Train at Sossusvlei off the table

Project fails environmental impact assessment
Katharina Moser
A proposal to build a train as the only access for tourists to Sossusvlei created consternation in March, with many fearing that the natural wonder would be destroyed.
Now Green Earth Environmental Consultants, which completed the environmental impact assessment, says the project will not go ahead because it is not financially or technically feasible and will have a negative impact on the surrounding area. The same applies to the planned tethered hot air balloon, for which another site is being sought, she said.
In March, environment minister Pohamba Shifeta granted Sky Eye Tours & Hospitality the concession rights for the project, on the condition that the Monuments Council does not object, that the state-run rest camp operator NWR be engaged and that the company have an environmental clearance certificate (ECC).
However, this same environmental impact assessment has now revealed that the project could prove harmful to the environment in many ways.
According to documents, “it will change the character of the place - that's the biggest concern. It is now a place of untouched natural beauty. This is one of the great attractions and a unique selling point for visitors. Namibia is one of the few countries in the world that still has sites untouched by modern development, and at the same time they are quite easily accessible,” the consultants said.

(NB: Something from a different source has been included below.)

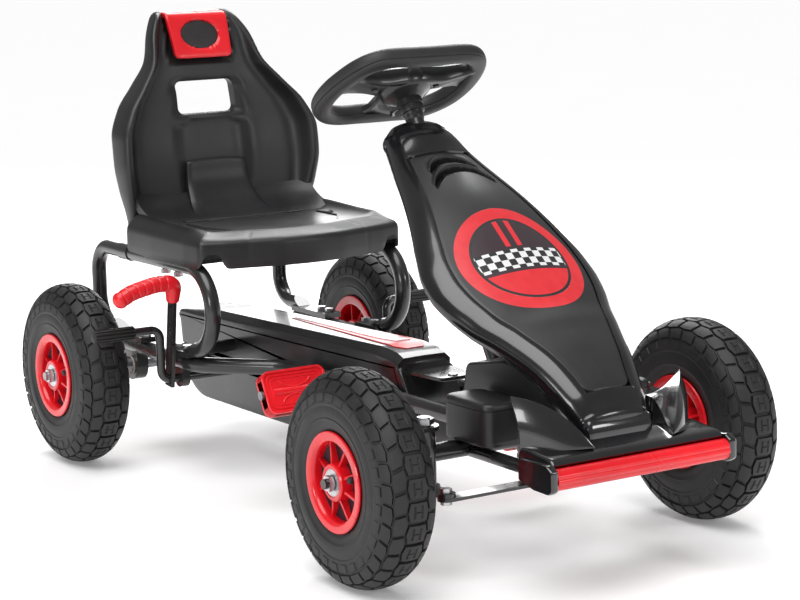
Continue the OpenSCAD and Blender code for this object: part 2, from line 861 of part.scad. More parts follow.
// Top view of the seat pan, drawn inwards by d
function pan_outline(d) = [
    [front_x - 806 + d, -142 + d], [front_x - 786 + d / 2, -pan_half_w + d],
    [front_x - 556 - d / 2, -pan_half_w + d], [front_x - 541 - d, -120 + d / 2],
    [front_x - 536 - d, -96 + d / 2], [front_x - 522 - d, -50], [front_x - 518 - d, 0],
    [front_x - 522 - d, 50], [front_x - 536 - d, 96 - d / 2],
    [front_x - 541 - d, 120 - d / 2], [front_x - 556 - d / 2, pan_half_w - d],
    [front_x - 786 + d / 2, pan_half_w - d], [front_x - 806 + d, 142 - d]
];

module seat_shell() {
    wall = 4;
    color("#18181a")
        difference() {
            union() {
                difference() {
                    translate([0, 0, 303]) linear_extrude(44) polygon(pan_outline(0));
                    translate([0, 0, 295]) linear_extrude(39) polygon(pan_outline(wall));
                    translate([0, 0, 338]) linear_extrude(20) polygon(pan_outline(26));
                }
                backrest();
                for (side = [-1, 1], x = seat_bolts)
                    translate([x, side * hoop_y, hoop_top_z + tube_r - 3]) cylinder(h = 35, r = 9);
            }
            translate([front_x - 900, -44, 489]) cube([100, 88, 47]);
            on_headrest() linear_extrude(30) polygon(headrest_outline(0.8));
            for (side = [-1, 1]) {
                bent_tube(hoop_path(side * hoop_y), hoop_bends, tube_r + 2);
                for (x = seat_bolts)
                    translate([x, side * hoop_y, hoop_top_z]) cylinder(h = 26, r = bolt_r + 0.1);
            }
        }
}

// Outline of the headrest panel, drawn outwards by d
function headrest_outline(d) = [[-47 - d, -35 - d], [47 + d, -35 - d], [50 + d, 35 + d], [-50 - d, 35 + d]];

// Frame of the headrest's front face
module on_headrest() {
    top = [front_x - 867.5, 0, 634];
    low = [front_x - 842.5, 0, 567];
    place((top + low) / 2, [0, 1, 0], unit(top - low)) children();
}

module headrest_panel() {
    color("#e01b22")
        on_headrest() translate([0, 0, 0.6])
            linear_extrude(5) polygon(headrest_outline(0));
}

module headrest_badge() {
    color("#141416")
        on_headrest() translate([0, 0, 5.7])
            for (x = [-1, 1])
                intersection() {
                    translate([0, -20, 0]) cylinder(h = 3, r = 36);
                    translate([0, 20, 0]) cylinder(h = 3, r = 36);
                }
}

// ---- Bodywork ----

// Half width of the hood at distance s down its ridge, and the drop of its shoulders
hood_width = [
    [-10, 44], [40, 54], [100, 70], [160, 88.5], [220, 108], [260, 118], [285, 120], [310, 115],
    [340, 104], [380, 89], [420, 74], [460, 62.5], [485, 56], [510, 47]
];
hood_drop = [[-10, 6], [60, 7], [160, 3], [285, 11], [340, 9], [380, 1], [440, -6], [485, 0], [510, 22]];

// Extra height of the ridge, and the part of the section's skirt that is kept, at distance s
hood_crown = [[40, 0], [100, 11], [180, 18], [260, 20], [330, 16], [400, 8], [470, 0]];
hood_skirt = [[60, 0.42], [330, 0.42], [390, 0.55], [440, 0.75], [470, 0.8]];
skirt_start = 12;

// Cross section of the hood, from one hem to the other: [part of the width, drop below the shoulder]
hood_section = [
    [-0.84, 44], [-0.94, 30], [-1, 12], [-1, 0], [-0.88, -6], [-0.6, -10], [-0.3, -11.5], [0, -12],
    [0.3, -11.5], [0.6, -10], [0.88, -6], [1, 0], [1, 12], [0.94, 30], [0.84, 44]
];

// Drop of one entry c of the cross section at distance s
function hood_fall(s, c) =
    c.y > skirt_start
        ? skirt_start + (c.y - skirt_start) * lookup(s, hood_skirt)
        : c.y - lookup(s, hood_crown) * max(0, 1 - c.x * c.x);

// Point on the hood at distance s, for one entry c of the cross section, drawn inwards by d
function hood_point(s, c, d) =
    let (w = lookup(s, hood_width), side = abs(c.x) > 0.95 ? d : 0, up = abs(c.x) > 0.95 ? d / 2 : d)
        hood_o + s * hood_t + [0, w * c.x - sign(c.x) * side, 0]
        - (lookup(s, hood_drop) + hood_fall(s, c) + (c.y < 20 ? up : 0)) * hood_n;

hood_steps = [for (i = [0:26]) -8 + i * (hood_len + 8) / 26];

module hood_shell() {
    color("#0c0c0e")
        difference() {
            grid_shell(
                [for (s = hood_steps) [for (c = hood_section) hood_point(s, c, 0)]],
                [for (s = hood_steps) [for (c = hood_section)
                    hood_point(s, [c.x * (abs(c.x) > 0.8 ? 0.96 : 1), c.y], skin)]]
            );
            rod(col(380), col(520), shaft_r + 5);
        }
}

// Inlaid panel on the hood's upper face
module hood_panel() {
    steps = [for (i = [0:18]) 40 + i * 435 / 18];
    across = [-0.78, -0.6, -0.3, 0, 0.3, 0.6, 0.78];
    function rise(v) = abs(v) > 0.7 ? -8 : lookup(abs(v), [[0, -12], [0.3, -11.5], [0.6, -10]]);
    color("#2b2c2e")
        grid_shell(
            [for (s = steps) [for (v = across) hood_point(s, [v, rise(v)], -2.2)]],
            [for (s = steps) [for (v = across) hood_point(s, [v, rise(v)], -1)]]
        );
}

// Cover round the foot of the steering column, between the side pods
module hood_base() {
    color("#161618")
        difference() {
            hood_base_body(0);
            hood_base_body(skin);
            rod(col(40), col(200), 16);
            rod(col(40, 29.6), col(200, 29.6), 12);
        }
}

// Solid of the hood base, drawn inwards by d and open below
module hood_base_body(d) {
    floor_z = 186 - 2 * d;
    intersection() {
        side_plate(-80, 160)
            polygon([
                [front_x - 60 + d, floor_z], [front_x - 48 + d, 236 - d], [front_x + 30, 250 - d],
                [front_x + 100 - d, 214 - d], [front_x + 122 - d, floor_z]
            ]);
        translate([0, 0, floor_z - 1]) linear_extrude(80)
            polygon([
                [front_x - 61 + d, -63 + d], [front_x + 20, -63 + d], [front_x + 60, -54 + d],
                [front_x + 123 - d, -38 + d], [front_x + 123 - d, 38 - d], [front_x + 60, 54 - d],
                [front_x + 20, 63 - d], [front_x - 61 + d, 63 - d]
            ]);
    }
}

// Box beside the hood's foot, with rounded upright edges
module side_pod(side) {
    // reach ahead of the front axle and out from the middle, and the lowest and highest edge
    pod_x = [-20, 74];
    pod_y = [66, 124];
    pod_z = [159, 210];
    corner_r = 16;
    module outline(d) {
        hull()
            for (x = [pod_x[0] + corner_r, pod_x[1] - corner_r], y = [pod_y[0] + corner_r, pod_y[1] - corner_r])
                translate([front_x + x, side * y]) circle(corner_r - d, $fn = 32);
    }
    difference() {
        translate([0, 0, pod_z[0]]) linear_extrude(pod_z[1] - pod_z[0]) outline(0);
        translate([0, 0, pod_z[0] - 1]) linear_extrude(pod_z[1] - pod_z[0] + 1 - skin) outline(skin);
    }
}

module side_pod_left() { color("#161618") side_pod(1); }
module side_pod_right() { color("#161618") side_pod(-1); }

// Nose cover over the bumper's arms
module bumper_shell() {
    half = 124;
    color("#0c0c0e")
        difference() {
            union() {
                side_plate(-half, 2 * half)
                    polygon([
                        [front_x + 138, 150], [front_x + 138, 175], [front_x + 196, 170],
                        [front_x + 203, 161], [front_x + 190, 161], [front_x + 190, 136],
                        [front_x + 180, 132]
                    ]);
                side_plate(-50, 100)
                    polygon([
                        [front_x + 154, 170], [front_x + 154, 190], [front_x + 164, 188],
                        [front_x + 184, 170]
                    ]);
            }
            side_plate(-half + 4, 2 * half - 8)
                polygon([
                    [front_x + 130, 120], [front_x + 130, 172], [front_x + 187, 166], [front_x + 187, 120]
                ]);
            side_plate(-46, 92)
                polygon([
                    [front_x + 157, 160], [front_x + 157, 187], [front_x + 162, 185],
                    [front_x + 180, 160]
                ]);
        }
}

// Curved blade standing on the bumper's corner
module bumper_fin(side) {
    tip = [front_x + 126, side * 125, 231];
    difference() {
        hull() {
            translate([front_x + 126, side * 121, 176.6]) cylinder(h = 2, r = 5, $fn = 32);
            translate([front_x + 150, side * 119, 175.2]) cylinder(h = 2, r = 5, $fn = 32);
            translate([front_x + 176, side * 58, 172.8]) cylinder(h = 2, r = 2, $fn = 32);
            translate(tip - [0, 0, 2]) sphere(1.5, $fn = 32);
        }
        translate([front_x + 100, -130, 150])
            rotate([0, 5.1, 0]) cube([200, 260, 25]);
    }
}

module bumper_fin_left() { color("#0c0c0e") bumper_fin(1); }
module bumper_fin_right() { color("#0c0c0e") bumper_fin(-1); }

module bumper_bar() {
    r = 12.5;
    color("#e01b22")
        cross_rod(front_x + bumper_reach - r, 147.5, -123.8, 123.8, r);
}

module bumper_end_caps() {
    color("#101012")
        for (side = [-1, 1])
            translate([0, side * 129, 0])
                side_plate(-4.9, 9.8)
                    polygon([
                        [front_x + 150, 140], [front_x + 150, 163], [front_x + 212, 162],
                        [front_x + 215, 158], [front_x + 215, 137], [front_x + 211, 134]
                    ]);
}

// ---- Brake ----

grip_bend = 16;
// Corner points of the hand grip; it starts at the part t of its first stretch
function grip_path(t = 0) = [
    [brake_x + 18 + 7 * t, lever_y, 250 + 24 * t],
    [brake_x + 25, lever_y, 274],
    [brake_x + 22, -262, 263]
];

// Bar with both brake arms, and the hand lever welded to it
module brake_lever() {
    ends = [
        [brake_x, -288, brake_bar_z], [brake_x, -brake_arm_y, brake_bar_z],
        [brake_x, -brake_arm_y, brake_z], [brake_x, brake_arm_y, brake_z],
        [brake_x, brake_arm_y, brake_bar_z], [brake_x, 288, brake_bar_z]
    ];
    color("#1c1c1e") {
        bent_tube(ends, 14, brake_rod_r);
        side_plate(lever_y - 2.5, 5)
            polygon([
                [brake_x - 11, brake_z - 9], [brake_x + 9, brake_z - 11],
                [brake_x + 27, 249.8], [brake_x + 8, 249.8]
            ]);
        bent_tube(grip_path(), grip_bend, 5);
    }
}

module brake_grip() {
    color("#e01b22")
        difference() {
            union() {
                rod(grip_path()[0], grip_path()[1], 13);
                translate(grip_path()[1]) sphere(14);
                rod(grip_path()[1], grip_path()[2] + [0, -3, -0.4], 13);
            }
            bent_tube(grip_path(-0.3), grip_bend, 5.1);
        }
}

module brake_sleeves() {
    color("#141416")
        for (side = [-1, 1])
            difference() {
                cross_rod(brake_x, brake_bar_z, side * 228, side * 290, 9.5);
                cross_rod(brake_x, brake_bar_z, side * 200, side * 288.2, brake_rod_r + 0.1);
            }
}

rail_left();
rail_right();
rear_crossbar();
front_beam();
seat_hoop_left();
seat_hoop_right();
frame_bolts();
rear_bearing_brackets();
crank_brackets();
brake_hangers();
nylon_bushes();
column_support();
kingpins();
chain_guard_upper();
chain_guard_lower();
drive_chain();
hood_shell();
hood_panel();
hood_base();
side_pod_left();
side_pod_right();
bumper_shell();
bumper_fin_left();
bumper_fin_right();
bumper_bar();
bumper_end_caps();
seat_shell();
headrest_panel();
headrest_badge();
steering_rim();
steering_spokes();
steering_collar();
steering_shaft();
knuckle_left();
knuckle_right();
axle_nut_left();
axle_nut_right();
tie_rod();
tie_rod_bolts();
rear_axle();
rear_sprocket();
rear_axle_nuts();
crank();
chainring();
pedal_left();
pedal_right();
brake_lever();
brake_grip();
brake_sleeves();
tyre_front_left();
tyre_front_right();
tyre_rear_left();
tyre_rear_right();
rim_front_left();
rim_front_right();
rim_rear_left();
rim_rear_right();
bearings_front_left();
bearings_front_right();
bearings_rear_right();
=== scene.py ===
import math

import bmesh
import bpy
import numpy as np
from mathutils import Matrix, Vector


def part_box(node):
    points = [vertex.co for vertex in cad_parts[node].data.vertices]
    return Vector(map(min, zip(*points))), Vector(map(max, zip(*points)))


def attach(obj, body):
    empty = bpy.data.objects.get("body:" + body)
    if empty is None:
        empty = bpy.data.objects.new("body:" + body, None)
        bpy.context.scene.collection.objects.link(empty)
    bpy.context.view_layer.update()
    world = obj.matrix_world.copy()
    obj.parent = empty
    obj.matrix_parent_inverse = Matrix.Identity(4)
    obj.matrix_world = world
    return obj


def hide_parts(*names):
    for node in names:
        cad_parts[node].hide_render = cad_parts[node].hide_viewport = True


# Lengths below are millimetres; a mesh is scaled to metres when it is made.
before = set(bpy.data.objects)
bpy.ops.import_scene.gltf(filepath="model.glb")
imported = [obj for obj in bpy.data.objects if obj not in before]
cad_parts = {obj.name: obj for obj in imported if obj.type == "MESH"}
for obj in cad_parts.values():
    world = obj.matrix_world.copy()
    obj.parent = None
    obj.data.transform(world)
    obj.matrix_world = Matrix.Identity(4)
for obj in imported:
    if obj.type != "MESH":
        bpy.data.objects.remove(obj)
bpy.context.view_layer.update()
MM = 0.001
Z_UP = np.array([0.0, 0.0, 1.0])


# ---- Places that the frame gives ----

def cad_middle(node):
    """Middle of a CAD node's box, in millimetres."""
    low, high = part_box(node)
    return np.array((low + high) / 2) / MM


def cad_box_of(node):
    """Lowest and highest corner of a CAD node, in millimetres."""
    low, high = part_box(node)
    return np.array(low) / MM, np.array(high) / MM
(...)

“Namibia sells itself to tourists who are attracted to the character of Namibia's wilderness and unspoiled beauty. That has become very rare in the world, and if Sossusvlei becomes another ‘Disneyland’, Namibia will lose an important unique selling point.”
In addition, he said, the area needs to be protected as a UNESCO natural heritage site. It could not be proven that the damage caused by the tracks of the cars was greater than that caused by the train. The possible need to build a railway line for the train could destroy the beauty of the entire preceding Tsauchab Valley.
Furthermore, there will be increased litter and noise pollution, while the long and costly construction phase could erode the soil and scare away game.
In addition, the consultants doubt the financial viability of the project: There are no precautionary measures in case the investors lose interest or go bankrupt. Moreover, the necessary investment would be enormous.
The consultants are also worried about the quality of tourism and the situation of other surrounding operators. After the pandemic, tourists would no longer be interested in being crammed into wagons in groups. Furthermore, Sky Eye Tours & Hospitality were given a monopoly over the area: “This rings several alarm bells. It will become more expensive for Namibians to visit their own natural heritage sites. What happens in the event of a train system breakdown? And the monopolisation of access to such an important site in a national park by a private company that was not selected in an open bidding process raises questions.”
The consultants added that the operator may not have enough experience in tourism and train operations, NWR may lose income, and communication with the Ministry of Environment has been poor.
The train project thus seems to be off the table - both surrounding tourism operators and fans of nature untouched by humans as much as possible should now breathe a sigh of relief.